I didn't want to make the "primary safety" comment but , I'm glad you did TAK. I was trying to not sound like the range control guy. :)


Sergeant = "No one is more professional than I. I am a Non Commissioned Officer, a leader of Soldiers....."

Merry Christmas

SowthEfrikan
2006-12-26, 15:45
Well, I suppose it's Ok to mention I bought my hubby a Marlin 1895 .45-70 for Christmas. I'm not a gun fan but he grew up around them, is a crack shot, and this seemed to make him happy. Where and when he is going to use this is something else. I think he is now hoping to run into a bear or lion or something. Men can be very odd. Adorable, but odd.

Hollowdweller
2006-12-26, 15:53
Ha! Good on the gun safety but the pic was a setup to look "armed and dangerous":biggrin:

Sounds like it worked, at least the dangerous part:ahhhhh:

Seriously that's one of the first things I tell people too. That and never ever click a gun even if it's unloaded, and always remember where the muzzle is pointing. Had too many guns pointed directly at me at gunshows and such.

Take-a-knee
2006-12-26, 16:29
The late-great Col Jeff Cooper left us with quite a legacy. His greatest may be his rules for gunhandling, Interestingly, you have to violate two to injure someone, IE point a gun in an unsafe direction and place pressure on the trigger. If you violate one you only scare people and embarrass yourself. Those who are trained to only press the trigger while lining up sights can carry loaded weapons around a crowd of people and do so safely. Those who haven't been so conditioned will always be a danger to those around them. The "hot range" phenomenon started at Cooper's Gunsite and other civilian schools, was brought to Delta Force ranges, then to SF CIF companies, and unfortunantly , from what I saw in Iraq, that is as far as it has progressed. The aforementioned units don't shoot their own people, this is still a common occurence in the regular army, and it is due to a lack of training and range time.

Hollowdweller
2006-12-26, 16:35
There used to be a gun store where I used to go as a kid. It had a sign up "$25 for the first click $50 for the second click" and so on. The owner had nearly been shot by somebody who clicked a gun they brought in they "knew" was unloaded.:afraid:

Iceman
2006-12-26, 21:25
Yup, and you should see the roof of our law enforcement range, has a few holes in it, and one in the wall of our range class room. :banghead:

bird dog
2006-12-28, 20:17
Yup, and you should see the roof of our law enforcement range, has a few holes in it, and one in the wall of our range class room. :banghead:

We got one in the range guys leg! (Wasnt me)! BD

dropkick
2006-12-30, 02:21
When I was little my Dad wouldn't even let me point a toy gun at people (playing cowboys and indians sucked at my house).
On the other hand when I was a little older and wanted a BB gun, he gave me a .22 instead.

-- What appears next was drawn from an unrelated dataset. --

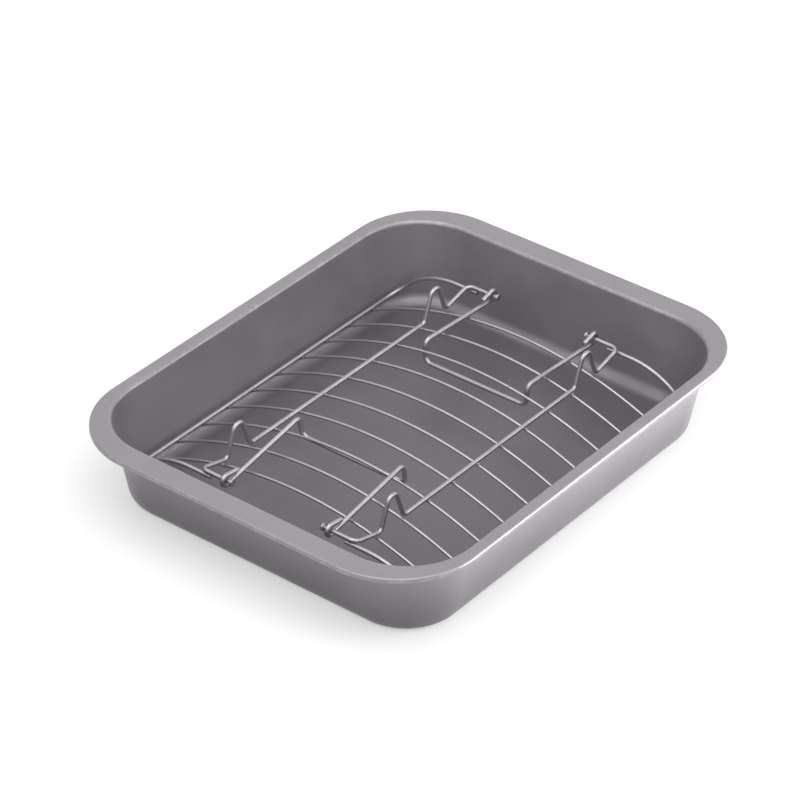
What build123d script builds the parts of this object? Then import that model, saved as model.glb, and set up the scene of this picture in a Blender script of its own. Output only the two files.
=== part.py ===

As we had weapons around the house my Dad took what I think is the more intelligent option, he taught me about their use and misuse early instead of locking them away or trying to hide them.

As a result I wasn't sneaking them out just to handle or to show off to friends as a kid. And I also believe that I'm still one of the safest people to be around when the weapons are out.